An Iraqi lawyer said the 24 or 25 officials from Saddam's government were released from jail without charges, and some have already left the country.
"The release was an American-Iraqi decision and in line with an Iraqi government ruling made in December 2004, but hasn't been enforced until after the elections in an attempt to ease the political pressure in Iraq," said the lawyer, Badee Izzat Aref.
Among them were Rihab Taha, a British-educated biological weapons expert, who was known as "Dr. Germ" for her role in making bio-weapons in the 1980s, and Huda Salih Mahdi Ammash, known as "Mrs. Anthrax," a former top Baath Party official and biotech researcher, Aref said.
"Because of security reasons, some of them want to leave the country," he said. He declined to elaborate, but noted "some have already left Iraq today."
Lt. Col. Barry Johnson, a U.S. military spokesman in Baghdad, would say only that eight individuals formerly designated as high-value detainees were released Saturday after a board process found they were no longer a security threat and no charges would be filed against them.
Neither the U.S. military or Iraqi officials would disclose any of the names, but a legal official in Baghdad said Taha and Ammash were among those released.

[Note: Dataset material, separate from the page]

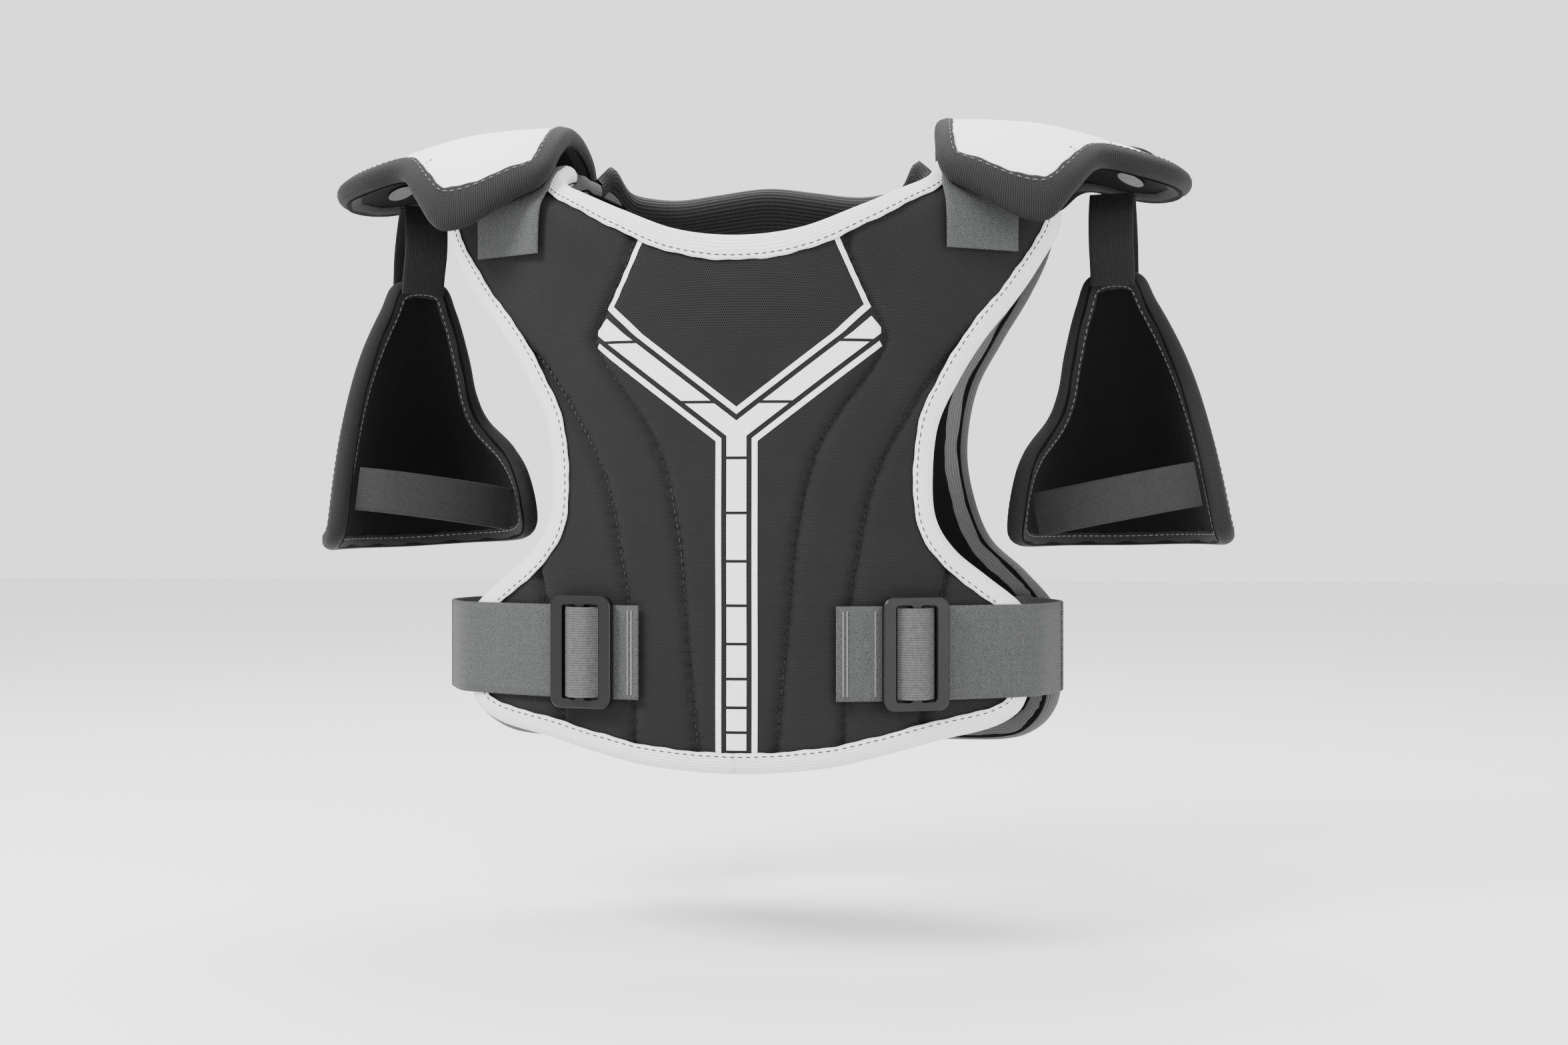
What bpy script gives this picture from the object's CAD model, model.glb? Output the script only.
"""The looks of a set of ice sports shoulder pads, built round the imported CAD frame.

Shapes are worked out in millimetres, in the frame's own axes (+Z up, the wearer faces -Y), and
turned into metres when a mesh is made. Each soft panel is a flat sheet of triangles, cut to its
outline and its sewn seams, that is then laid on the curved form it belongs to.
"""

import math

import bpy
import numpy as np
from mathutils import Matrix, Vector
from mathutils.geometry import delaunay_2d_cdt


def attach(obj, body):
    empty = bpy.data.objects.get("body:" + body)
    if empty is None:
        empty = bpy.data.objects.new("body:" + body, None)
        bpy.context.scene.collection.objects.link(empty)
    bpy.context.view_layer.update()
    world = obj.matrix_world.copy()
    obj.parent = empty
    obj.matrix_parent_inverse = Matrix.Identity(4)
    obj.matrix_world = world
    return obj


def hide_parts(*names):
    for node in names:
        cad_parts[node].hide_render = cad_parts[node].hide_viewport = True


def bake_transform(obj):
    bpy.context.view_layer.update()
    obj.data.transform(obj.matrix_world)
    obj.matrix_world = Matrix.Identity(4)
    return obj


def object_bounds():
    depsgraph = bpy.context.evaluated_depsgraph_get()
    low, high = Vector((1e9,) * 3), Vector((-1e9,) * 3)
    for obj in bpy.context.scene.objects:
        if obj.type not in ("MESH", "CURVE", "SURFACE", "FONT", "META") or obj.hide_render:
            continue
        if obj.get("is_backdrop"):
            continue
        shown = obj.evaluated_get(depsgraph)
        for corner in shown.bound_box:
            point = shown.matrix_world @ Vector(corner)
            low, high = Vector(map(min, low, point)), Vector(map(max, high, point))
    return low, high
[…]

The official, who asked not to be identified because of the sensitivity of the issue, said those released also included Hossam Mohammed Amin, head of the weapons inspections directorate, and Aseel Tabra, an Iraqi Olympic Committee official under Odai Saddam Hussein, the former leader's son.
In other recent developments:
The video from the extremist group The Islamic Army of Iraq was posted on a Web site and showed a man being shot in the back of the head.
The group claimed it had killed civilian contractor Ronald Allen Schulz, a native of North Dakota.
The video did not show the face of the victim, however, and it was impossible to identify him conclusively. The victim was kneeling with his back to the camera, with his hands tied behind his back and blindfolded with an Arab headdress when he was shot.
The killing showed the man being shot as he kneeled in an open, empty area of dirt. The video also showed Schulz's identity card.
In a separate video, shown on a split screen with the killing, the extremist group also showed a picture of Schulz alive. The group had aired the same video of Schulz alive when he was first taken hostage earlier this month.
The group first claimed to have killed Schulz in an Internet posting last week. It had said then that it would show the killing.
Schulz, a civilian contractor, has been identified by the extremist group as a security consultant for the Iraqi Housing Ministry, although neighbors and family from Alaska, where he lives, say he is an industrial electrician who has worked on contracts around the world.
Schulz served in the Marine Corps from 1984 to 1991. He moved to Alaska six years ago, and friends and family say he is divorced.
The German government, meanwhile, said kidnappers had freed a German woman taken hostage with her driver in northern Iraq more than three weeks ago. Susanne Osthoff, a 43-year-old aid worker and archaeologist, was reported in good condition in the care of the German Embassy in Baghdad. It was unclear whether Osthoff's Iraqi driver had also been freed.